Similarly for partaking soldiers, received remuneration from the service is a worthy aid to maintain and enhance their socio-economic security. More importantly participation renders an opportunity to receive an exposure of multinational working environment which definitely supports them to build their capacity.
Today, Bangladesh has achieved an exemplary success in this endeavor. She started the journey of this kind long after Nepal, in 1988, but has gained a leapfrogging achievement in the effort. For instance it stands on the second place among TCCs retaining capacity to deploy a brigade sized group within 100 days wherever and whenever UN wants. Similarly per month, the country is shelving hundreds of millions US dollars of remuneration into its national coffer as reimbursement for the service.

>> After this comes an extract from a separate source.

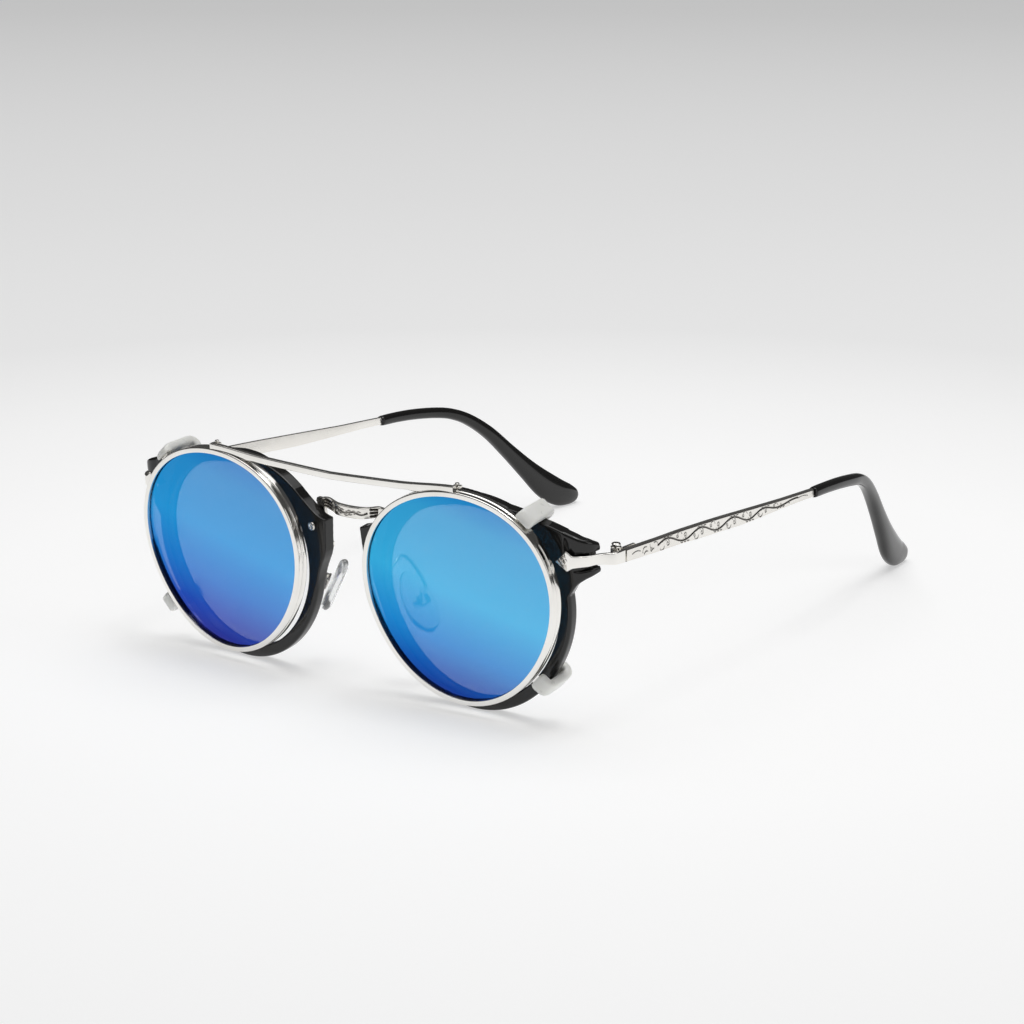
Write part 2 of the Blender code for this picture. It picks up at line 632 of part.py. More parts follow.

In our context, the progress is quite mediocre compared to countries like Bangladesh despite the long standing sustained engagement. In spite of effort from all security forces, the success rate is at limp. The lack of concrete national policy on the subject matter and UN peacekeeping being a baby of Defense and Home ministries only are the vital deficiencies that we face. Similarly our feeble diplomacy is believed to be another snag to the goal.

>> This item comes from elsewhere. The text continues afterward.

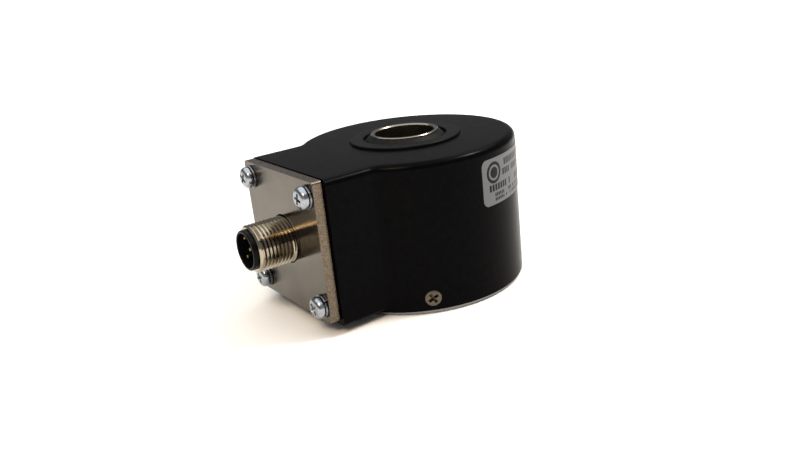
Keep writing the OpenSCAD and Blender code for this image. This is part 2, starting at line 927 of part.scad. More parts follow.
module connector_plate() {
    color("#9a958a")
        difference() {
            translate([plate_x, 0, 0]) plate_outline(plate_t);
            translate([0, 0, connector_z]) along_x(plate_x - cut)
                cylinder(r = plate_hole_r, h = plate_t + 2 * cut);
            at_plate_screws() along_x(plate_x - cut)
                cylinder(r = screw_r + hole_gap, h = plate_t + 2 * cut);
        }
}

module plate_gasket() {
    inset = 0.6;
    color("#141414")
        difference() {
            translate([plate_in_x, inset - plate_w / 2, box_zc - plate_h / 2 + inset])
                cube([gasket_t, plate_w - 2 * inset, plate_h - 2 * inset]);
            translate([0, 0, connector_z]) along_x(plate_in_x - cut)
                cylinder(r = flange_af * 0.65, h = 4 * cut);
            at_plate_screws() along_x(plate_in_x - cut) cylinder(r = screw_r + hole_gap, h = 4 * cut);
        }
}

module plate_screws() {
    head_x = plate_x - washer_t;
    color("#b7bcc4")
        at_plate_screws()
            difference() {
                union() {
                    along_x(head_x - screw_head_h) {
                        translate([0, 0, screw_crown_h])
                            cylinder(r = screw_head_r, h = screw_head_h - screw_crown_h);
                        cylinder(r1 = screw_crown_r, r2 = screw_head_r, h = screw_crown_h);
                    }
                    along_x(head_x - 0.1) cylinder(r = screw_r, h = screw_len + washer_t + plate_t - 4);
                }
                for (t = [0, 90])
                    translate([head_x - screw_head_h, 0, 0]) rotate([t, 0, 0])
                        cube(screw_slot, center = true);
            }
}

module lock_washers() {
    color("#a6abb2")
        at_plate_screws()
            difference() {
                along_x(plate_x - washer_t) cylinder(r = washer_r, h = washer_t);
                along_x(plate_x - washer_t - cut)
                    cylinder(r = screw_r + washer_gap, h = washer_t + 2 * cut);
                rotate([washer_turn, 0, 0]) translate([plate_x - 2, 0.5, 0]) rotate([0, 12, 0])
                    cube([4, 4, washer_split]);
            }
}

module connector_shell() {
    crest = thread_pitch / 8;
    turns = floor((thread_len - shell_chamfer) / thread_pitch);
    flank = thread_pitch / 2 - crest / 2;
    color("#b79f6e")
        translate([0, 0, connector_z])
            difference() {
                union() {
                    along_x(shell_x)
                        cylinder(r1 = thread_r - shell_chamfer, r2 = thread_r, h = shell_chamfer);
                    along_x(shell_x + shell_chamfer) cylinder(r = thread_r, h = thread_len - shell_chamfer);
                    along_x(plate_x - 0.1) cylinder(r = neck_r, h = plate_t + gasket_t);
                    along_x(plate_in_x) cylinder(d = flange_af / cos(30), h = flange_t, $fn = 6);
                    along_x(plate_in_x + flange_t - 0.1) cylinder(r = shell_rear_r, h = shell_rear + 0.1);
                }
                along_x(shell_x - cut) cylinder(r = shell_bore_r, h = shell_end_x - shell_x + 2 * cut);
                along_x(shell_x)
                    rotate_extrude()
                        for (i = [1 : turns])
                            translate([thread_r, i * thread_pitch - 0.1])
                                polygon([[0.1, -flank * 1.1], [0.1, flank * 1.1], [-thread_depth,
                                    crest / 2],
                                    [-thread_depth, -crest / 2]]);
                along_x(plate_in_x - skin)
                    ring(shell_seal_r - shell_seal_d / 2 - skin,
                        shell_seal_r + shell_seal_d / 2 + 5 * skin, 0, shell_groove);
            }
}

module shell_seal() {
    color("#1b1b1b")
        translate([0, 0, connector_z])
            along_x(plate_in_x + shell_groove / 2 + skin)
                rotate_extrude() translate([shell_seal_r, 0]) circle(r = shell_seal_d * 0.38, $fn = 32);
}

module connector_insert() {
    floor_x = insert_x + socket_depth;
    color("#151516")
        translate([0, 0, connector_z])
            difference() {
                union() {
                    along_x(shell_x - skin) cylinder(r = insert_r, h = insert_end_x - shell_x);
                    along_x(insert_x) cylinder(r1 = lip_r - chamfer, r2 = lip_r, h = chamfer);
                    along_x(insert_x + chamfer) cylinder(r = lip_r, h = insert_lip - chamfer - skin);
                }
                difference() {
                    along_x(insert_x - cut) cylinder(r = socket_r, h = socket_depth + cut);
                    translate([insert_x + 0.8, -key_w / 2, socket_r - key_w / 2])
                        cube([socket_depth, key_w, 2]);
                }
                for (p = pin_places)
                    translate([0, p[0], p[1]]) along_x(floor_x - cut) cylinder(r = pin_r, h = 30);
            }
}

module contact_pins() {
    color("#d4af5a")
        translate([0, 0, connector_z])
            for (p = pin_places)
                translate([0, p[0], p[1]]) {
                    along_x(pin_tip_x) cylinder(r1 = pin_r / 2, r2 = pin_r, h = pin_point);
                    along_x(pin_tip_x + pin_point)
                        cylinder(r = pin_r, h = pin_end_x - pin_tip_x - pin_point);
                }
}

cover();
base();
base_seal();
cover_screws();
access_plug();
top_cap();
shaft_seal();
lower_outer_race();
upper_outer_race();
bearing_spacer();
preload_spring();
bearing_clip();
board_pillars();
circuit_board();
board_screws();
board_parts();
sensor_chip();
wire_header();
lamp_bracket();
lamp();
lamp_screw();
connector_plate();
plate_gasket();
plate_screws();
lock_washers();
connector_shell();
shell_seal();
connector_insert();
contact_pins();
signal_wires();
label();
hollow_shaft();
lower_inner_race();
upper_inner_race();
shaft_clip();
disc_hub();
hub_set_screws();
code_disc();
disc_ring();
dust_ring();
clamp_collar();
clamp_screw();
lower_balls();
lower_cage();
upper_balls();
upper_cage();
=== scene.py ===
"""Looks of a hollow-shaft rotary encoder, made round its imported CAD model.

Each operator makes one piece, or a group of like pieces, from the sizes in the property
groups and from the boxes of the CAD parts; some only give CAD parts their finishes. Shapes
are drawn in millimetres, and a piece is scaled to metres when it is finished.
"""

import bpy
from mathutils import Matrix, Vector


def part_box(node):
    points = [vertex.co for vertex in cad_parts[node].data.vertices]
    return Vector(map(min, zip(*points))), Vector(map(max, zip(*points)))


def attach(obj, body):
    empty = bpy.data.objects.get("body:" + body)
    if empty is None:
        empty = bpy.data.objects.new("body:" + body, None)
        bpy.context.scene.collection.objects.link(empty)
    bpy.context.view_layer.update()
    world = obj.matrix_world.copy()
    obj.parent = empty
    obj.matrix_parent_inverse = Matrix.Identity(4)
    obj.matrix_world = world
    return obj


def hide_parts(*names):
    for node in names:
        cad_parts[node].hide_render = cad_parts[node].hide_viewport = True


bl_info = {
    "name": "Rotary encoder looks",
    "version": (1, 0, 0),
    "blender": (4, 5, 0),
    "location": "3D View > Sidebar > Encoder",
    "description": "Detailed pieces and finishes for a hollow-shaft rotary encoder",
    "category": "Object",
}

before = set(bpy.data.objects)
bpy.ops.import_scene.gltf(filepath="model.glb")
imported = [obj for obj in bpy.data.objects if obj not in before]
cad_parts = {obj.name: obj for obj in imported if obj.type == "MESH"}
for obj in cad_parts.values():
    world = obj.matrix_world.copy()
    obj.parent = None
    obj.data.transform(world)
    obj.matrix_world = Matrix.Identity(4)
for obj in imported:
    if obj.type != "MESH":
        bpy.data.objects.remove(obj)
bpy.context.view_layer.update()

import math
from collections import namedtuple

import bmesh
import bpy
from bpy.props import FloatProperty, FloatVectorProperty, PointerProperty
from mathutils import Matrix, Vector

MM = 0.001
OUTWARD = Matrix(((0, 0, -1), (-1, 0, 0), (0, 1, 0))).to_4x4()
RADIAL = Matrix(((0, 0, 1), (1, 0, 0), (0, 1, 0))).to_4x4()

# A helical thread in an outline: it climbs from low to high, in millimetres.
Thread = namedtuple("Thread", "low high radius pitch depth")
# Where a thread's flank meets its crest and root, as (share of the pitch, share of the depth).
THREAD_FORM = ((0.0, 0.0), (0.125, 0.0), (0.4375, 1.0), (0.6875, 1.0))

# Radii in millimetres, and a pan head's radius as a share of its screw's.
SHELL_RADIUS = 6.0
SCREW_RADIUS = 1.5
PIN_RADIUS = 0.5
PAN_HEAD = 1.86

# Turns round the shaft's axis: of the cover's screws in degrees, and of the label's start and length.
COVER_SCREW_TURNS = (-118.4, 1.6, 121.6)
LABEL_START = math.radians(-86.9)
LABEL_LENGTH = math.radians(64)

# Places of the inner and outer wires from the header's middle. Each run says how a wire goes there from a
# pin above (1), on (0) or below (-1) the connector's axis: how far it goes on straight, how far it swings
# out behind the header, how far below the header it turns up, and its place in the header.
INNER_WIRE, OUTER_WIRE = 2.6, 4.8
WireRun = namedtuple("WireRun", "reach swing drop place")
WIRE_RUNS = {
    1: WireRun(2, 0, 1.5, INNER_WIRE),
    0: WireRun(3, 0, 3.5, 0),
    -1: WireRun(5.6, 4.5, 3.5, OUTER_WIRE),
}


def linear(code):
    """Linear colour of an sRGB hex code. A colour from the panel is linear already."""
    if not isinstance(code, str):
        return tuple(code)
    channels = [int(code[i:i + 2], 16) / 255 for i in (1, 3, 5)]
    return [c / 12.92 if c <= 0.04045 else ((c + 0.055) / 1.055) ** 2.4 for c in channels] + [1.0]


# ---------------------------------------------------------------- sizes a user would change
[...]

Still Nepali peace keeping have won laurels from everywhere. Deployed contingents have successfully won hearts and minds of the conflict ridden people in mission areas. Not only in maintaining peace and security but also in development work, the fundamental pillars of multidisciplinary peacekeeping, Nepali contingents have been able to achieve marvelous results in the host country. Nepal Army’s Engineer Company deployed in Bunia, which opened more than 100 km road tracks in the last seven months, has become the most admired contingent among locals and in MONUSCO itself. “They are the most laborious, diligent and disciplined soldiers, I have ever seen,” says Gautam Mukhophadhyay, Head of Road, Bridge and Airport Department, MONUSCO. “In any circumstances their allegiance towards mission mandate has never wavered,” he added. The success narratives of other eight contingents deployed in other missions paint a similar picture.

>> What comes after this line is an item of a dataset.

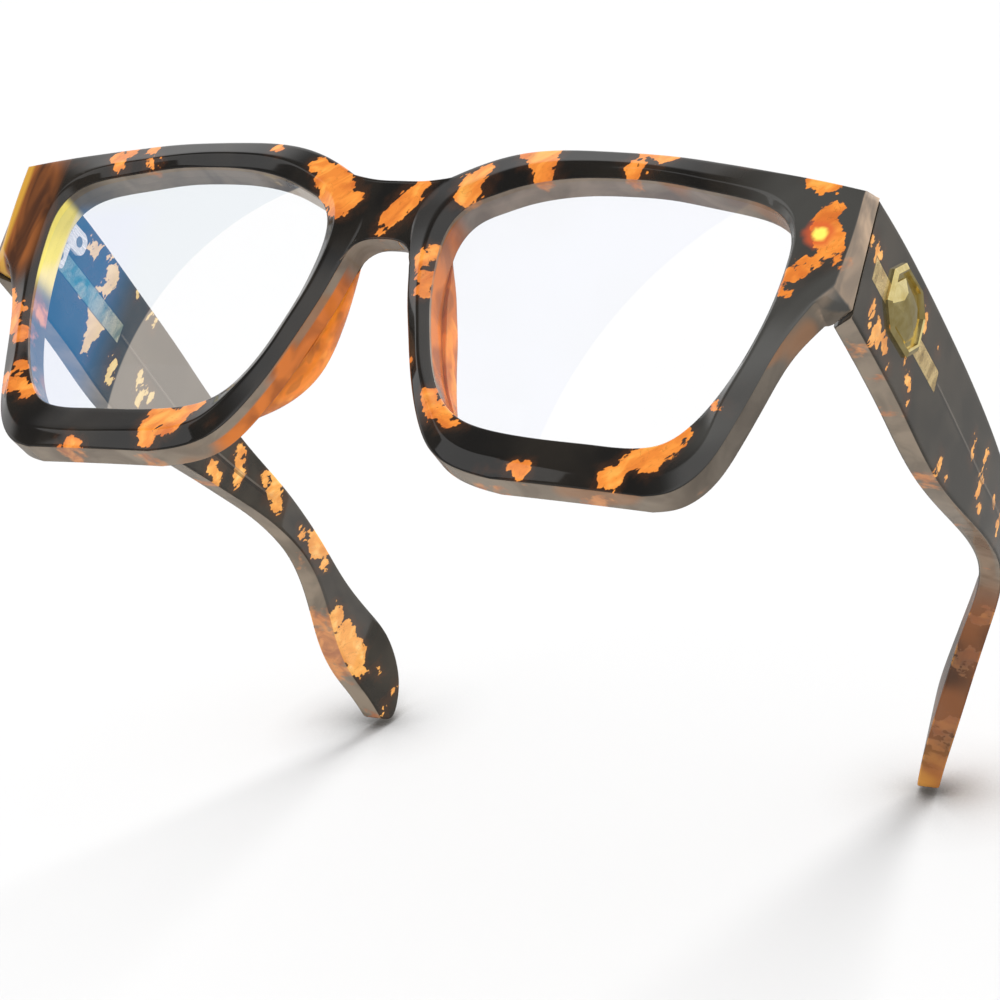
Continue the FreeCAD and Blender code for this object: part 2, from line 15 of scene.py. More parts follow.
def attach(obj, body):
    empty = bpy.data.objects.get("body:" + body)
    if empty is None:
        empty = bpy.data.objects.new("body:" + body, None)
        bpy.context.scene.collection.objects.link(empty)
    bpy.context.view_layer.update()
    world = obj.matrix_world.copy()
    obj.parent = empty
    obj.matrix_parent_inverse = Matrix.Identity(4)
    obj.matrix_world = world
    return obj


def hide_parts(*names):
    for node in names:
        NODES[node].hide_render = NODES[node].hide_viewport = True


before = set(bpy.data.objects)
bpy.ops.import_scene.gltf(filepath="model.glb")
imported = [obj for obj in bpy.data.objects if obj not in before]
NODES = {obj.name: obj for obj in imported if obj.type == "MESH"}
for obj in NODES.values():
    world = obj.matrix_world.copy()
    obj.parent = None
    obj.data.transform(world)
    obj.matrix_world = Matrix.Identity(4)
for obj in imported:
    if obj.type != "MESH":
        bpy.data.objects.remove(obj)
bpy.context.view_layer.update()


# ----------------------------------------------------------------- dimensions
MM = 0.001
FRAME_Z = 3.85            # height of the outlines' zero line
WRAP = 0.96e-3            # the front surface is y = WRAP * x * x
FRONT_THICK = 6.5
APERTURE_SETBACK = 1.3    # front edge of the aperture, behind the front surface
END_Y = 7.75              # where the endpiece reaches its full outline
MITRE_OUT = (74.5, 7.8)   # (x, y) ends of the mitre behind each endpiece
MITRE_IN = (70.3, 11.55)
REST_Z = -32.95           # lowest outline height of the rims
FRONT_EDGE = 0.32         # rounding of the outer edges, front and back
BACK_EDGE = 0.26
SAMPLES = 8               # samples per span of a rim outline

# Rim outlines of the +X side as (x, z), clockwise seen from the front with +X to the right.
# The three have matching points.
APERTURE = [
    (10.2, 6.0), (10.9, 9.0), (12.8, 11.8), (16.3, 13.9), (19.8, 15.5),
    (24.0, 16.8), (30.0, 17.8), (36.2, 18.1), (42.5, 18.0), (49.0, 17.2),
    (55.5, 16.3), (59.5, 15.2), (62.3, 13.2), (63.75, 10.2), (63.95, 6.0),
    (63.4, -0.1), (62.5, -5.0), (60.9, -11.0), (58.8, -16.5), (56.2, -21.2),
    (53.0, -24.4), (49.0, -25.65), (43.0, -25.85), (37.0, -25.85),
    (31.0, -25.65), (26.0, -25.1), (22.0, -24.0), (18.8, -21.9),
    (16.4, -18.8), (14.5, -15.0), (12.8, -10.2), (11.2, -4.6), (10.4, 0.3)]
RIDGE = [
    (8.3, 6.6), (9.2, 10.5), (11.4, 13.6), (15.2, 16.0), (19.0, 17.8),
    (23.6, 19.1), (30.0, 19.8), (36.2, 19.95), (42.8, 19.6), (49.2, 18.9),
    (55.8, 18.0), (60.3, 16.5), (63.3, 13.9), (64.65, 10.5), (64.75, 6.0),
    (64.3, -0.3), (63.4, -5.3), (61.9, -11.6), (60.2, -18.2), (58.9, -24.9),
    (55.0, -29.1), (49.4, -30.4), (43.0, -30.7), (37.0, -30.5),
    (30.6, -30.2), (25.2, -29.5), (20.7, -27.4), (17.4, -23.4),
    (14.8, -19.2), (12.9, -15.2), (11.2, -10.0), (9.6, -4.6), (8.6, 0.6)]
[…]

Indeed it’s a matter of great pride that today Nepal Army has become an indispensible associate of United Nations Department of Peacekeeping Operations (UNDPKO) in maintaining global peace and security. With the proliferation of conflict and domestic violence, peacekeeping has become an inevitable need of today’s world. Nepal being a diligent partner is always on the high demand of UN into the enterprise. But unfortunately due to the lack of concerted effort the venture has remained unsatisfactory. It should have been an integrated effort of the entire state. Beside Defense and Home ministries, other state entities such as Foreign Ministry, Ministry of Finance, and, of course, the National Planning Commission should be enterprising in this regard. In gist deployment for global peacekeeping under the UN auspices has to be identified as the national need of extending nation’s interest further and establishing bilateral relation with many more friendly countries to supplement its foreign policy.
Today, Nepal is on the verge of formulating its new constitution. With the successful completion of second CA election, the state has once again collaborated to architect the first republican constitution of the nation. If peacekeeping mission is projected as a vital component of foreign policy in the forthcoming constitution, it will be a true homage to the 59 gallant Nepali officers and soldiers who sacrificed their invaluable lives without any hitch in the duty of peacekeeping around the world. It would also be a national acknowledgement for the service of more than 100,000 Nepali sons and daughters who participated in global initiative on behalf of the nation.